**Task prompt**. Pull each line holding the word "bodies" from the data.

══════

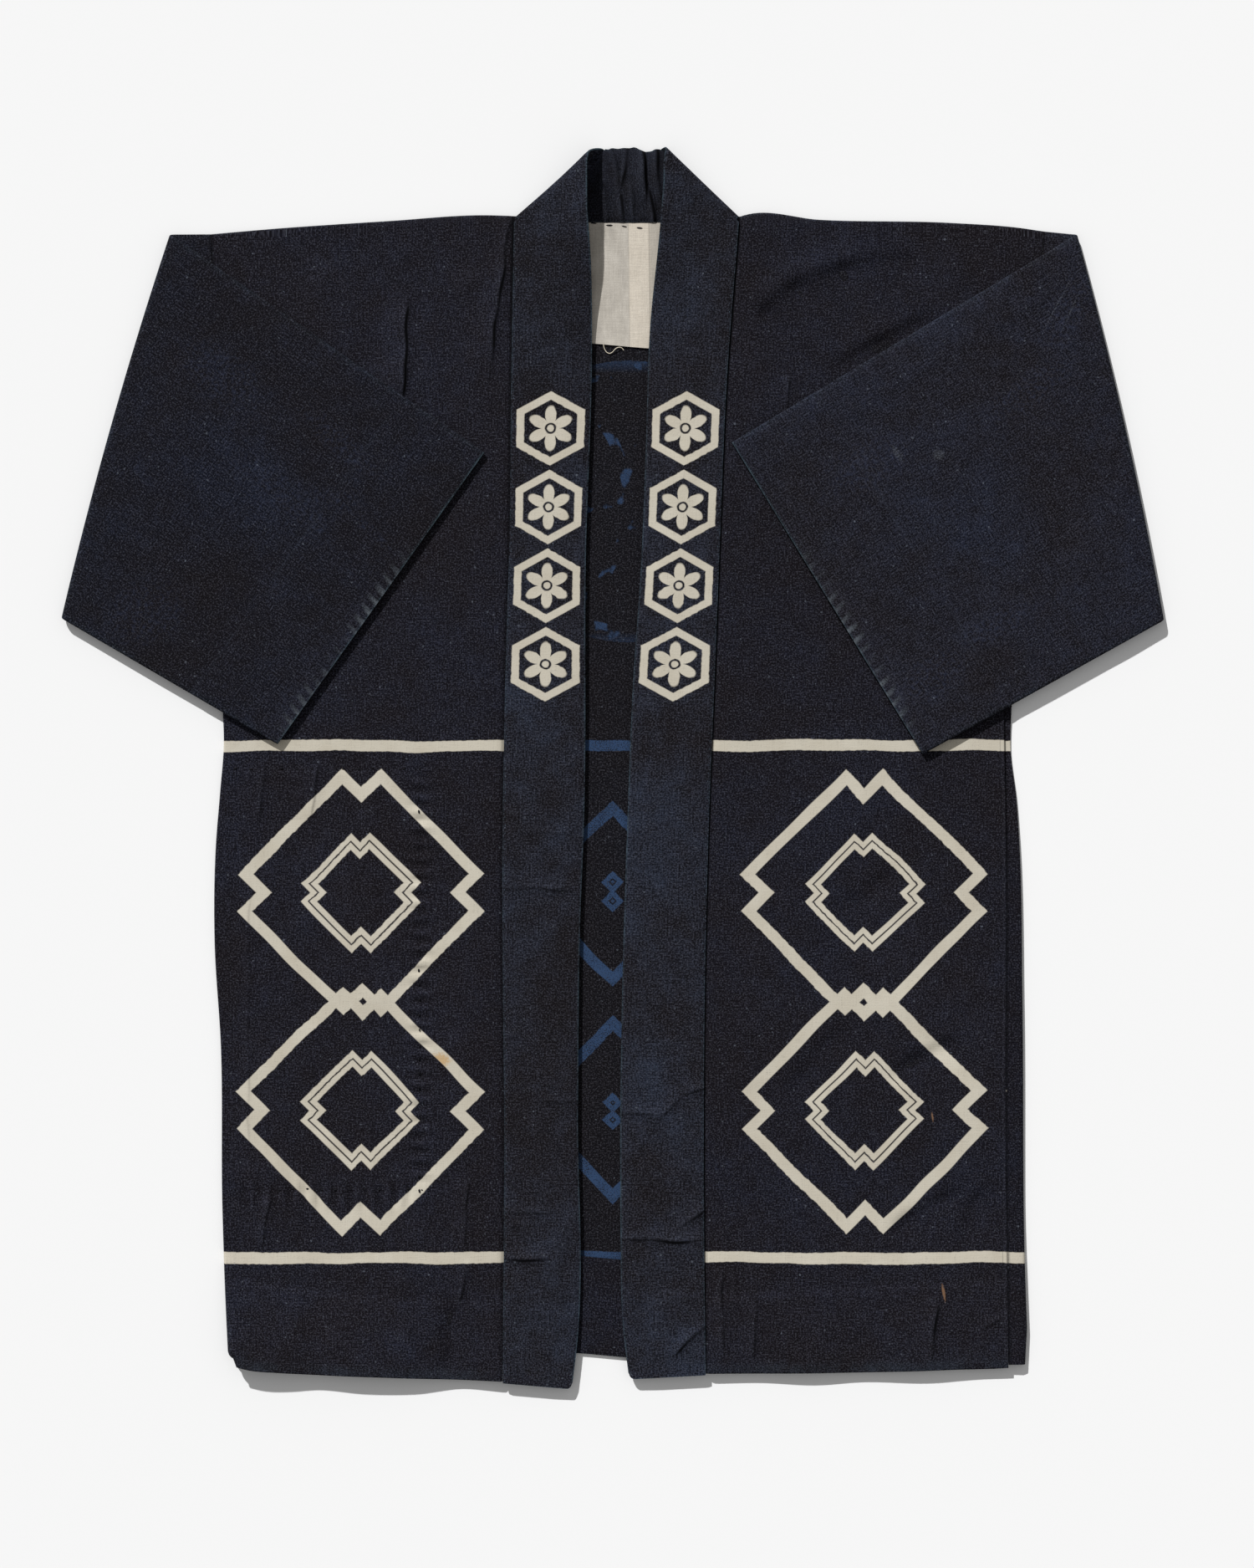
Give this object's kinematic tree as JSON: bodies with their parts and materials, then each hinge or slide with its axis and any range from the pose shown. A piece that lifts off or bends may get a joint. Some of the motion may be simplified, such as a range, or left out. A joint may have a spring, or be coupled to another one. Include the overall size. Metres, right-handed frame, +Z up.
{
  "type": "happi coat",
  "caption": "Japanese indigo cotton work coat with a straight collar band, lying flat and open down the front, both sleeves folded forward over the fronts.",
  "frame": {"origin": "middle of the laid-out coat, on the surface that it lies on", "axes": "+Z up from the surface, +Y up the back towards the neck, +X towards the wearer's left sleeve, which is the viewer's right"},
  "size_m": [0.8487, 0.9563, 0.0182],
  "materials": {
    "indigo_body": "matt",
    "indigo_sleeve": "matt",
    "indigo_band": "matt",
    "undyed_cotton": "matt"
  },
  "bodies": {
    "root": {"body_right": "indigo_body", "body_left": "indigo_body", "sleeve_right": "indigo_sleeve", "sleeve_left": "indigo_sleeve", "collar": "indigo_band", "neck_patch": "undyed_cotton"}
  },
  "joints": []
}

══════

**The output**.
Give this object's kinematic tree as JSON: bodies with their parts and materials, then each hinge or slide with its axis and any range from the pose shown. A piece that lifts off or bends may get a joint. Some of the motion may be simplified, such as a range, or left out. A joint may have a spring, or be coupled to another one. Include the overall size. Metres, right-handed frame, +Z up.
  "bodies": {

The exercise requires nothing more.